For this study, Griffith used two strains of Pneumococcus bacteria, type III-S and type II-R.
There is one major difference between these two types; the III-S strain has a smooth polysaccharide coat which makes it resistant to the immune system of mice, whereas the II-R strain lacks this coat and so will be destroyed by the immune system of the host.
For the first stage of the transforming principle experiment, Griffith showed that mice injected with III-S died but when injected with II-R lived and showed few symptoms.
The next stage showed that if the mice were injected with type III-S that had been killed by heat, the mice all lived, indicating that the bacteria had been rendered ineffective.

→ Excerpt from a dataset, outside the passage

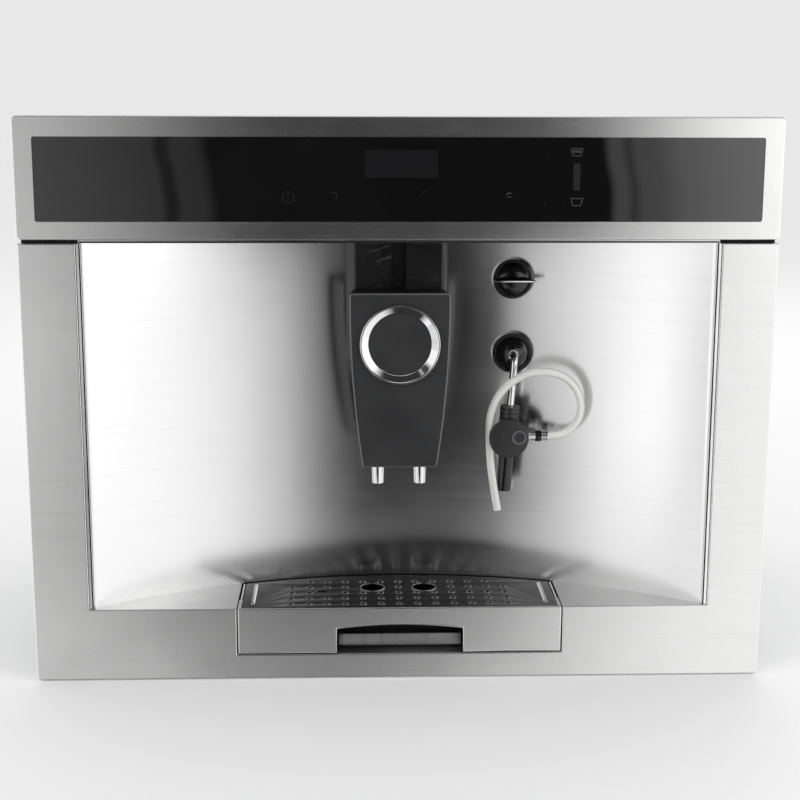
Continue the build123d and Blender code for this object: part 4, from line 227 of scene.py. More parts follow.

The interesting results came with the third part of the experiment, where mice were injected with a mixture of heat-killed III-S and live II-R.
Interestingly enough, the mice all died, indicating that some sort of information had been passed from the dead type III-S to the live type II-R. Blood sampling showed that the blood of the dead mice contained both live type III-S and live type II-R bacteria.
Somehow the type III-S had been transformed into the type III-R strain, a process he christened the transforming principle.
Conclusion: Griffith concluded that the type II-R had been "transformed" into the lethal III-S strain by a "transforming principle" that was somehow part of the dead III-S strain bacteria. Today, we know that the "transforming principle" Griffith observed was the DNA of the III-s strain bacteria.